→ **Exercise prompt**: Below are entries. Reproduce exactly the lines between the line holding "return low, high" and the line holding "PICKET_SLACK = 0.001", inclusive, and only those.

(Items listed in a dataset)
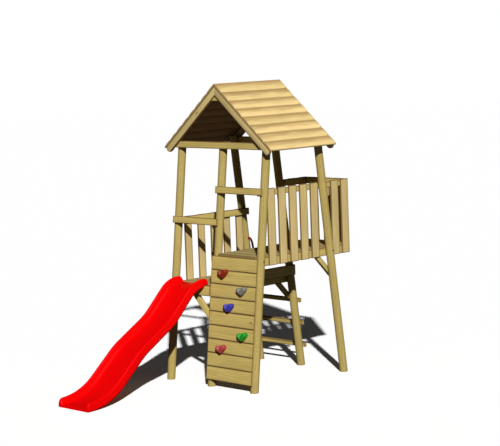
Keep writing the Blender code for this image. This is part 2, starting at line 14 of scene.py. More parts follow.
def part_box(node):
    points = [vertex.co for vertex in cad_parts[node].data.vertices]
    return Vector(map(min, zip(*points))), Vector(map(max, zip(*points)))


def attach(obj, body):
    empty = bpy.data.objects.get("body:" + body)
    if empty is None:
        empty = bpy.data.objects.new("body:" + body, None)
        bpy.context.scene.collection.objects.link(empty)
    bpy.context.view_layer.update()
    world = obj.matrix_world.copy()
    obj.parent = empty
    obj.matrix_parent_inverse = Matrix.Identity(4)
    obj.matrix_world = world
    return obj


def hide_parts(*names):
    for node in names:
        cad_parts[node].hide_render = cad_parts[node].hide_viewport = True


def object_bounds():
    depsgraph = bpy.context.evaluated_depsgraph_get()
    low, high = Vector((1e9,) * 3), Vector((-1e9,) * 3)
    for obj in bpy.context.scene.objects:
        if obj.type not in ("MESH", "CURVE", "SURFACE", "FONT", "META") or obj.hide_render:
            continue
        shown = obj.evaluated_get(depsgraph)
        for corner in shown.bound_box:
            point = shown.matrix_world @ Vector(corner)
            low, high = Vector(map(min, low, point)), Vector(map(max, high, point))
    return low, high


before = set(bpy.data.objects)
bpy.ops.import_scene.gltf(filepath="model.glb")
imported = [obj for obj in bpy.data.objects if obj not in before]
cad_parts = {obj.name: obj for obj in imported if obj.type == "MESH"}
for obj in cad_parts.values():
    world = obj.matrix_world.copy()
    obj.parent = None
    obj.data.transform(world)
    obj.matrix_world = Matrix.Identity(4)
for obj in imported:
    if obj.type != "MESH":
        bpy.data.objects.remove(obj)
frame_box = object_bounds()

bl_info = {
    "name": "Stilt playhouse",
    "version": (1, 0, 0),
    "blender": (4, 5, 0),
    "location": "View3D > Sidebar > Playhouse",
    "description": "Dresses a timber play tower with wood grain, fixings and a moulded slide",
    "category": "Object",
}

BODY = "root"

# The posts, which everything else is fixed to
POST_LEAN = 0.121               # metres inwards for each metre that a post rises
POST_RADIUS = 0.048
POST_CHAMFER = 0.0035
TOUCH = 0.0003                  # gap between pieces that touch
LEAN_ANGLE = atan(POST_LEAN)
LEAN_STRETCH = hypot(1.0, POST_LEAN)

# Sawn stock: width and thickness
RAIL_STOCK = (0.080, 0.026)
WALL_THICKNESS = 0.020
WALL_GAP = 0.0018               # between climbing boards
RUNG_STOCK = (0.050, 0.036)
TIE_STOCK = (0.080, 0.028)
BEAM_STOCK = (0.095, 0.036)
DECK_STOCK = (0.148, 0.028)
RISER_STOCK = (0.124, 0.028)
SIDE_RAIL_STOCK = (0.064, 0.026)
LEFT_PICKET_STOCK = (0.110, 0.018)
RIGHT_PICKET_STOCK = (0.125, 0.018)
BALCONY_PICKET_STOCK = (0.112, 0.018)
ROOF_STOCK = (0.1393, 0.0257)
FRONT_BOARD_DROP = 0.0005       # keeps the front board's leaning top under the deck's
DECK_SLACK = 0.0004             # how much thinner a deck board is drawn than its stock
PICKET_SLACK = 0.001            # from a picket's end to the end of its fence

# Screws: how far from a board's ends
RAIL_SCREW_INSET = 0.028
WALL_SCREW_INSET = 0.034
RISER_SCREW_INSET = 0.030
PICKET_SCREW_INSET = 0.045
SCREW_SPREAD = 0.5              # between the two at one end, as a share of a board's width
ROOF_SCREW_INSET = 0.025
ROOF_SCREW_ASIDE = 0.22         # from a roof board's middle, as a share of its width
ROOF_SCREW_SPREAD = 0.060       # between the two screws at one end of a roof board
BOLT_DROP = 0.3                 # from a beam's top to its bolt, as a share of its width
BOLT_SINK = 0.0005              # how deep a bolt head's flange sits in the post

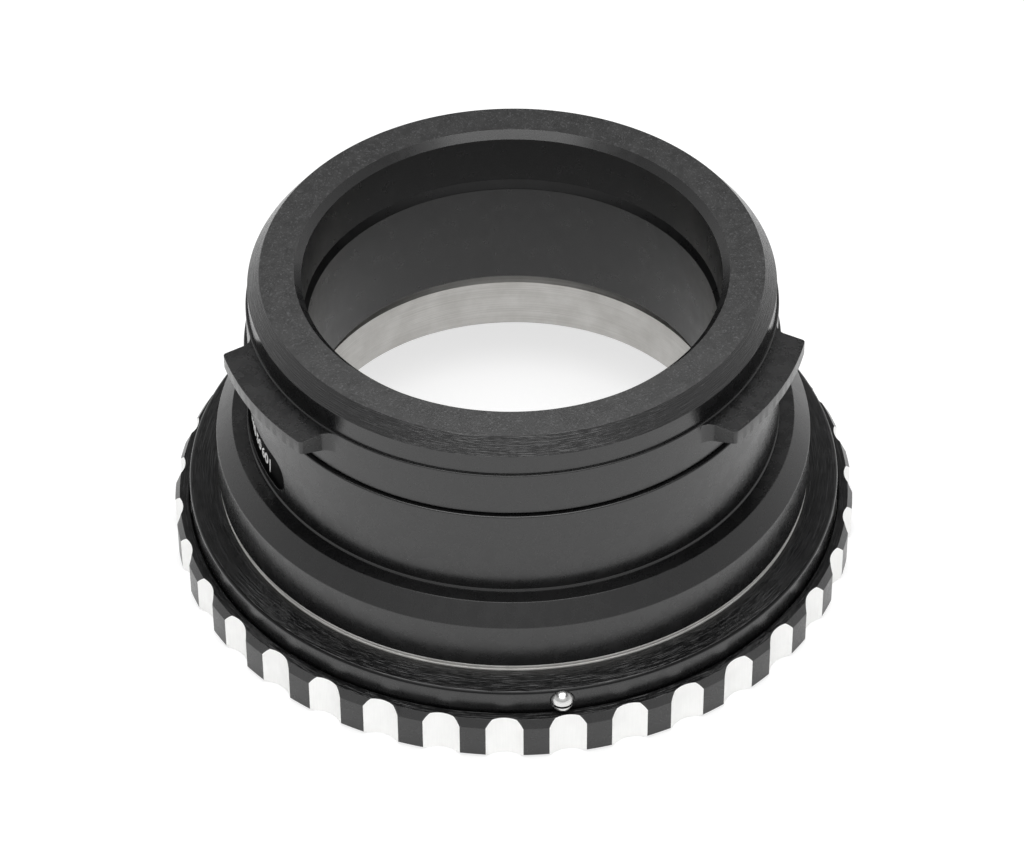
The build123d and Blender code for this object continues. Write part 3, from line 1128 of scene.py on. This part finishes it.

→ **Solution to the problem**:
    return low, high


before = set(bpy.data.objects)
bpy.ops.import_scene.gltf(filepath="model.glb")
imported = [obj for obj in bpy.data.objects if obj not in before]
cad_parts = {obj.name: obj for obj in imported if obj.type == "MESH"}
for obj in cad_parts.values():
    world = obj.matrix_world.copy()
    obj.parent = None
    obj.data.transform(world)
    obj.matrix_world = Matrix.Identity(4)
for obj in imported:
    if obj.type != "MESH":
        bpy.data.objects.remove(obj)
frame_box = object_bounds()

bl_info = {
    "name": "Stilt playhouse",
    "version": (1, 0, 0),
    "blender": (4, 5, 0),
    "location": "View3D > Sidebar > Playhouse",
    "description": "Dresses a timber play tower with wood grain, fixings and a moulded slide",
    "category": "Object",
}

BODY = "root"

# The posts, which everything else is fixed to
POST_LEAN = 0.121               # metres inwards for each metre that a post rises
POST_RADIUS = 0.048
POST_CHAMFER = 0.0035
TOUCH = 0.0003                  # gap between pieces that touch
LEAN_ANGLE = atan(POST_LEAN)
LEAN_STRETCH = hypot(1.0, POST_LEAN)

# Sawn stock: width and thickness
RAIL_STOCK = (0.080, 0.026)
WALL_THICKNESS = 0.020
WALL_GAP = 0.0018               # between climbing boards
RUNG_STOCK = (0.050, 0.036)
TIE_STOCK = (0.080, 0.028)
BEAM_STOCK = (0.095, 0.036)
DECK_STOCK = (0.148, 0.028)
RISER_STOCK = (0.124, 0.028)
SIDE_RAIL_STOCK = (0.064, 0.026)
LEFT_PICKET_STOCK = (0.110, 0.018)
RIGHT_PICKET_STOCK = (0.125, 0.018)
BALCONY_PICKET_STOCK = (0.112, 0.018)
ROOF_STOCK = (0.1393, 0.0257)
FRONT_BOARD_DROP = 0.0005       # keeps the front board's leaning top under the deck's
DECK_SLACK = 0.0004             # how much thinner a deck board is drawn than its stock
PICKET_SLACK = 0.001            # from a picket's end to the end of its fence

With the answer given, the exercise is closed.